The hope is that wasteful spending or special interest tax breaks would be vulnerable since Congress might vote to reject such items once they are no longer protected by their inclusion in bigger bills that the president has little choice but to sign.

This sounds like an election year gimmick, in all honesty. Like all fiscally sane policy in this decade, the damn thing is sunsetted. I doubt we'll ever see the same feature applied to any spending program. And what's the point of even calling it a "veto" when a supermajority isn't required for Congress to override it? Couldn't 'Pubbies have even gotten a 60% threshold if Dems and RINOs wouldn't stand for the standard two-thirds? After watching the bipartisan brazenness of the appropriations process the past few years, count me as skeptical that pork-barrel spending and earmarks would be as "vulnerable" as this LIV's architects are trying to sell.

Still, one can think of this as getting the camel's nose of frugality back inside the bread & circuses tent. For six years, or until the Democrats regain the majority, whichever comes first. And that's if the bill can get through the Senate, which is like [insert favorite lobbyists-are-like-whores joke here].

Speaking of the Senate getting hosed, House Speaker Denny Hastert has done one thing to redeem himself this week: drive a spike through the heart of "comprehensive" immigration "reform," followed by feeding the remains through a woodchipper, incinerating the fragments, burying them, paving over the grave, and jumping up and down on it for good measure (via CQ):

In a defeat for President Bush, Republican congressional leaders said Tuesday that broad immigration legislation is all but doomed for the year, a victim of election-year concerns in the House and conservatives' implacable opposition to citizenship for millions of illegal immigrants.

"Our number one priority is to secure the border, and right now I haven't heard a lot of pressure to have a path to citizenship," said Speaker Dennis Hastert, R-IL, announcing plans for an unusual series of hearings to begin in August on Senate-passed immigration legislation. ...

Gotta love the Speaker's droll manner - "I haven't heard a lot of pressure to have a path to citzenship" - which translates to, "If you pass another amnesty, we'll drive a stake through your hearts, feed the remains through a wood chipper, then..." well, you get the idea.

I also can't help but chuckle at the reactions from the various wings of the border erasure crowd.
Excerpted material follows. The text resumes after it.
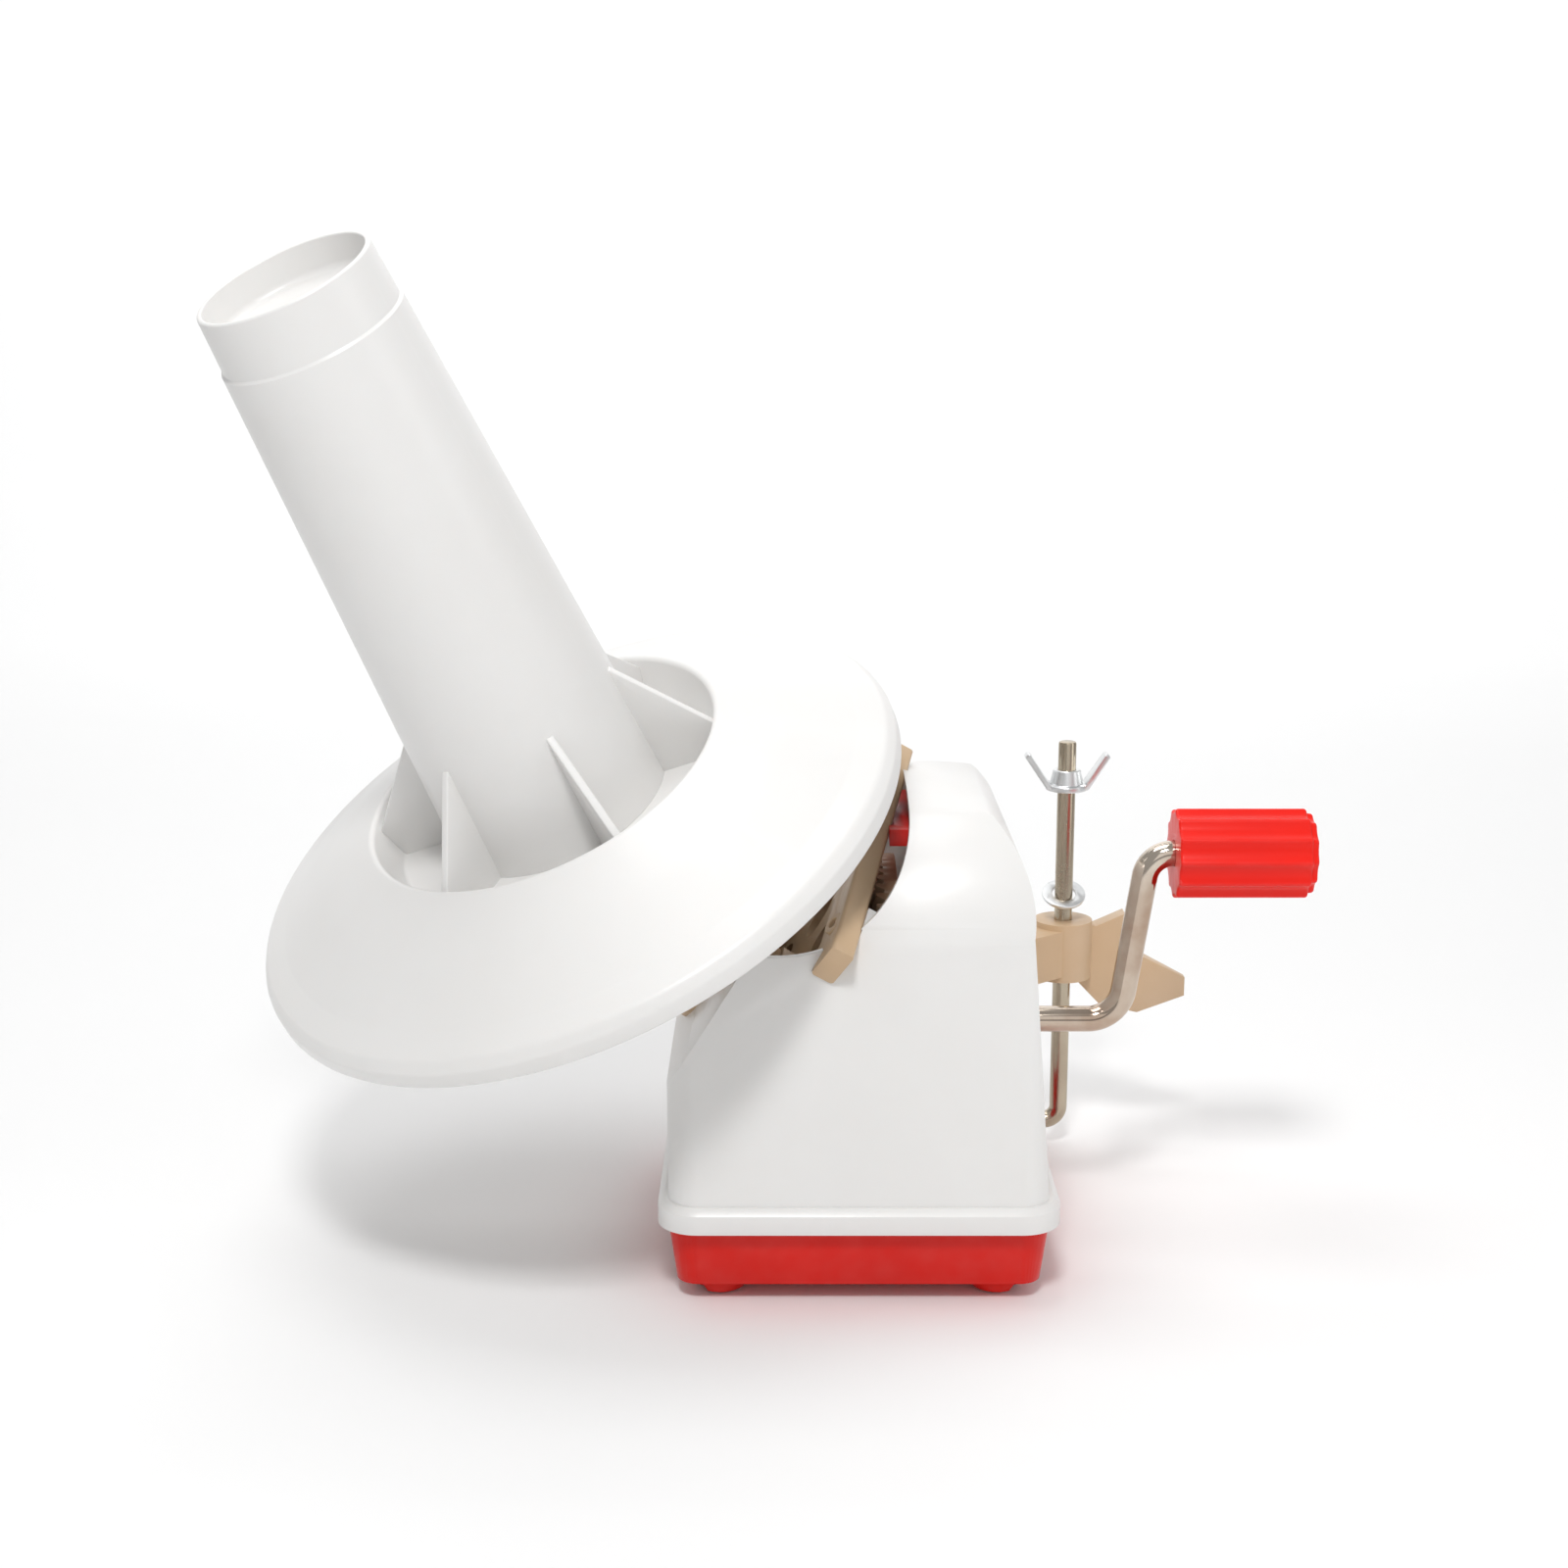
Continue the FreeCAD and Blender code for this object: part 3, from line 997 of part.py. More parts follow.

Like the ASSociated Press: "Conservatives' implacable opposition to citizenship for illegals." "Implacable" is defined as, "impossible to placate or appease." Which doesn't make the term particularly applicable here since the White House and Senate have made little or no attempt to "placate or appease" the enforcement-first concerns of the House (and two-thirds of the American citizenry). But leaving that aside, the implication of the term the way the AP uses it is that House Republicans' opposition to a "comprehensive" bill is somehow unreasonable, and from there flows naturally to "callous" and "uncaring," and finally to "xenophobic" and "bigoted." We get nothing in the AP story about the amnesty proponents being "implacable" in their opposition to at least postponing the determination of what to do with the illegals already here until after the border is first secured. The structure of the graf is that there is a Rose Garden signing ceremony/photo-op to be had, full of fluttering (Mexican?) flags and salsa-eating grins and handshakes and back-slaps and token immigrants and all other manner of cynical self-congratulation, and the only ones standing in the way are those "implacable" conservatives in the House.

Next there is the White House, which, on this issue, remains as, well, "implacably" clueless as ever:

White House spokeswoman Dana Perino said after Hastert's announcement of hearings, "The President is undeterred. We are committed and we have been working very hard with members (of Congress) to see if we can reach consensus on an issue the American people have said they want action on."

The "action" the American people want is to actually start (and keep) enforcing the immigration laws already on the books. The "action" the American people want is to start (and keep) controlling the borders and choke off the passive Mexican invasion of the United States. The "action" the American people want is for their elected leaders to stop letting foreigners who haven't gone through the legal immigration process come here, stay, and freeload off our social safety hammock, stop looking upon illegals as the next political constituency (for which Republicans could never really compete in any case - "poor, huddled masses" don't generally gravitate toward the party of personal responsibility, fiscal restraint, and law & order - not after the Dems get hold of them, anyway), and stop allowing the meaning of citizenship to be eroded. And the "action" the American people want is for this President to grasp that "demographics" is not the doodles Harry Reid draws on his legal pad during Senate floor debates, but the very future of America as we have known it for the past 230 years.

Senate GOPers, by contrast, seem to recognize the handwriting on the wall:

In the Senate, Majority Leader Bill Frist, R-TN, told reporters he welcomed hearings. "As much examination of the House bill and Senate bill as possible is good," he said.

Senator John McCain, R-Sith, a principal author of the Senate-passed measure, offered to testify at House hearings. Senator Arlen Specter of Pennsylvania, chairman of the Judiciary Committee, said, "I'm hopeful" of a compromise before the elections.

I wouldn't mind seeing Darth Queeg cross the Capitol to testify. I'd love to see if putting him in close proximity to Tom Tancredo would make the hearing room spontaneously combust.

The moral of these two stories? Republicans, particularly on the House side, appear to be waking up in time and distancing themselves from the electoral implosion toward which their spendthriftedness and immigration policy tin-ear had had them drifting. Combined with the Democrats' latest self-immolations on the war, those GOP majorities are looking safer all the time.